Consider how the points listed above may violate different assumptions of a linear regression model fitted with least squares (lm). How can we test and account for these potential violations and fit a valid model?

Task: Test the regression of flower density on the isolation of the sampled mother plants of Pulsatilla vulgaris. Account for the sampling of multiple mothers from each of seven patches, and for residual spatial autocorrelation (if statistically significant).

Hints:

  1. Load packages: You may want to load the packages dplyr, ggplot2 and ‘nlme’. Alternatively, you can use :: to call functions from packages.

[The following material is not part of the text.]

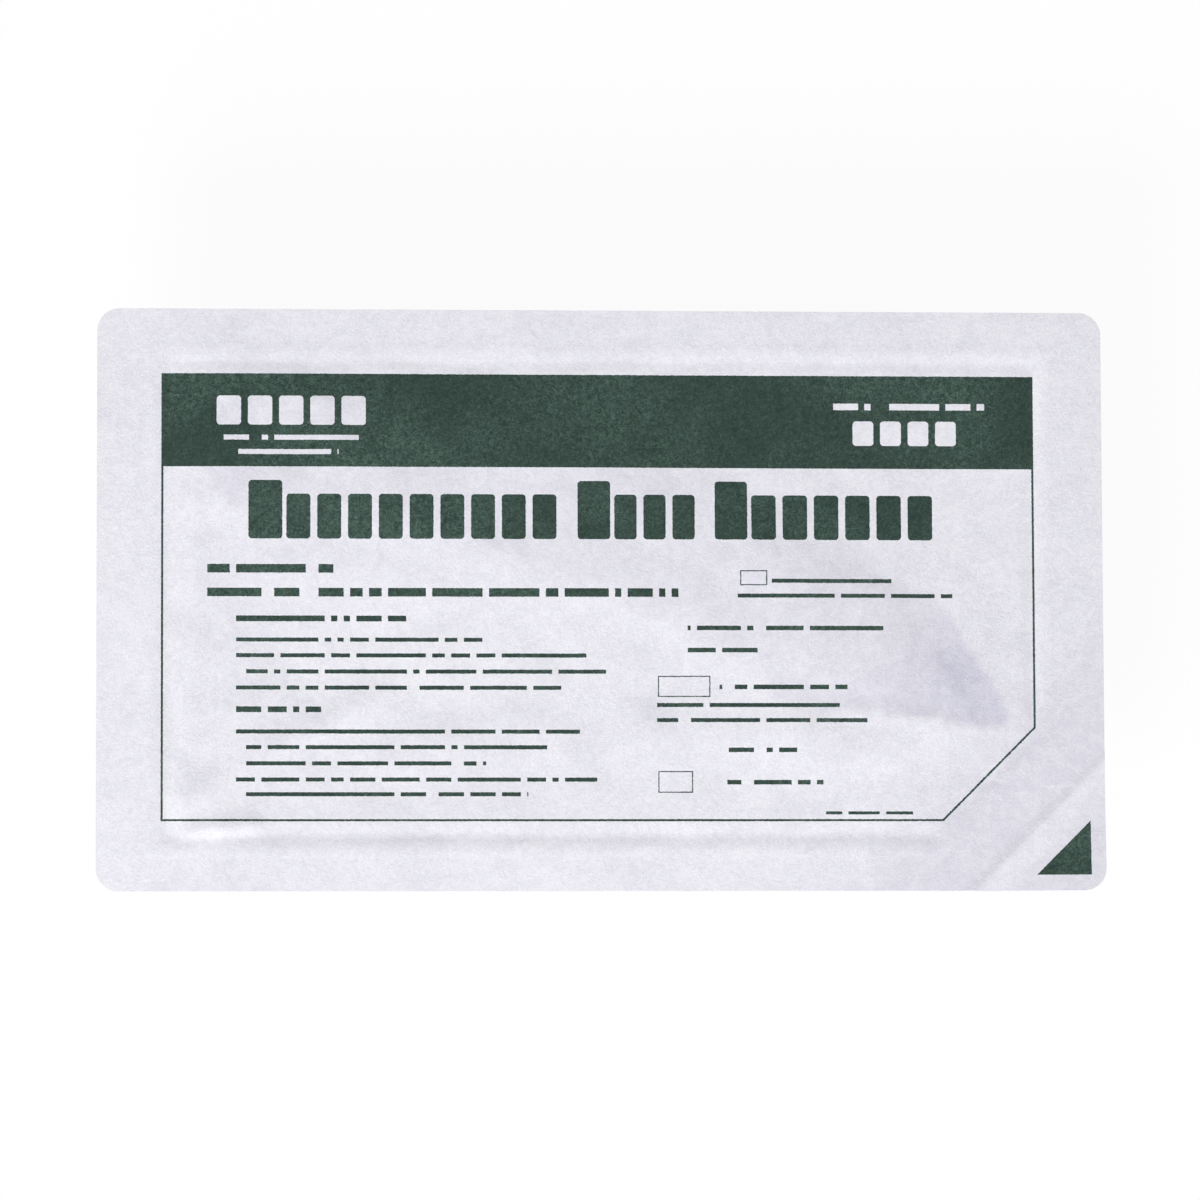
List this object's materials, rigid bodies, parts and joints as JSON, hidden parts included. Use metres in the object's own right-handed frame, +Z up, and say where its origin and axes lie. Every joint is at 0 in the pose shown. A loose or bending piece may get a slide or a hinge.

  2. Import data, add spatial coordinates. Use the code below to import the data, extract moms, add spatial coordinates, and remove replicate flowers sampled from the same mother.

library(dplyr)

# Dataset with variables 'flower.density' and 'mom.isolation' for each mom:
Moms <- read.csv(system.file("extdata",
                            "pulsatilla_momVariables.csv", 
                            package = "LandGenCourse"))

# Dataset with spatial coordinates of individuals:
Pulsatilla <- read.csv(system.file("extdata",
                            "pulsatilla_genotypes.csv", 
                            package = "LandGenCourse"))
Adults <- Pulsatilla %>% filter(OffID == 0)

# Combine data
Moms <- left_join(Moms, Adults[,1:5])

# Remove replicate flowers sampled from the same mother
Moms <- Moms %>% filter(OffID == 0)
  1. Explore data. How many mother plants are there in total, and per population? Are the distributions of flower.density and of mom.isolation skewed?

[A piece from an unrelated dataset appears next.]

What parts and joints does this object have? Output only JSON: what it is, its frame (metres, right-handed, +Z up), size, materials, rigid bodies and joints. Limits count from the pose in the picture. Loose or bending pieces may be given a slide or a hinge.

  2. Create scatterplots: Use ggplot to create a scatterplot of flower.density (y) against mom.isolation (x). Modify the plot with coord_trans to apply a log-transformation to each axis. Will this make the relationship more linear? - Note: using geom_smooth together with coord_trans can create problems. You may adapt the following code to plot two ggplot-type plots side-by-side: gridExtra::grid.arrange(myPlot1, myPlot2, nrow = 1)

  3. Scatterplot with line: Instead of using coord_trans, create a scatterplot with log-transformed variable (log(y) vs. log(x)). Add a regression line.

  4. Fit non-spatial models: Adapt code from section 4 to fit two models with the response log(flower.density)and the fixed factor log(mom.isolation), using funcions from package nmle:

    • Basic model: you can fit a simple model by adapting this code: nlme::gls(Response ~ FixedEffect, data=Data, method=REML)
    • Random effect: add a random effect for Population, use nlme::lme instead of gls. nlme::lme(Response ~ FixedEffect, random = ~ 1| RandomEffect, data=Data, method=REML)
    • For now, omit the correlation term (no spatial correlation structure).
  5. Plot residual variograms: Plot variograms for the two models. Inspect the x-axes of the plots. What is the effect of including the random effect Population on the fitting of the variogram? Recall the sampling design. Was there spatial autocorrelation within populations? Hints:

    • Check the variable names in Moms to adapt the names of the x and y coordinates as needed in the term form= ~ xcoord + ycoord.
    • Print each variogram object to check the number of pairs per lag. Ideally, this should be around 100.
    • These variogram plots are trellis plots. Fortunately, you can again use gridExtra::grid.arrange to plot them side by side. Write each plot into an object first.
  6. Add correlation structure: Add a term of the type correlation = nlme::corExp(form = ~ x + y, nugget=T) to the mixed model fitted with REML. Adapt code from section 4.b to evaluate different variogram functions (exponential, spherical, Gaussian, ratio) and use AIC (with REML) to choose the best-fitting variogram model.

  7. Check residual plots: For the best model (fitted with REML) and check the residuals. Plot a variogram of the residuals, and the fitted variogram.

  8. Test fixed effect: Refit the best model with maximum likelihood to test the fixed effect with car::Anova. Give the model a new name to keep them apart and avoid overwriting.

  9. Determine the marginal R-squared. For the best model (fitted with REML), use MuMIn::r.squaredGLMM to determine the marginal and conditional R-squared.

Questions: Justify your answers to the following questions:

  • Did you find a statistically significant, negative relationship between local floral density and mom isolation? If so, how strong was it?
  • Was it necessary to account for skewness in both variables?
  • Was it necessary to account for spatial autocorrelation?
  • Was it necessary to account for population?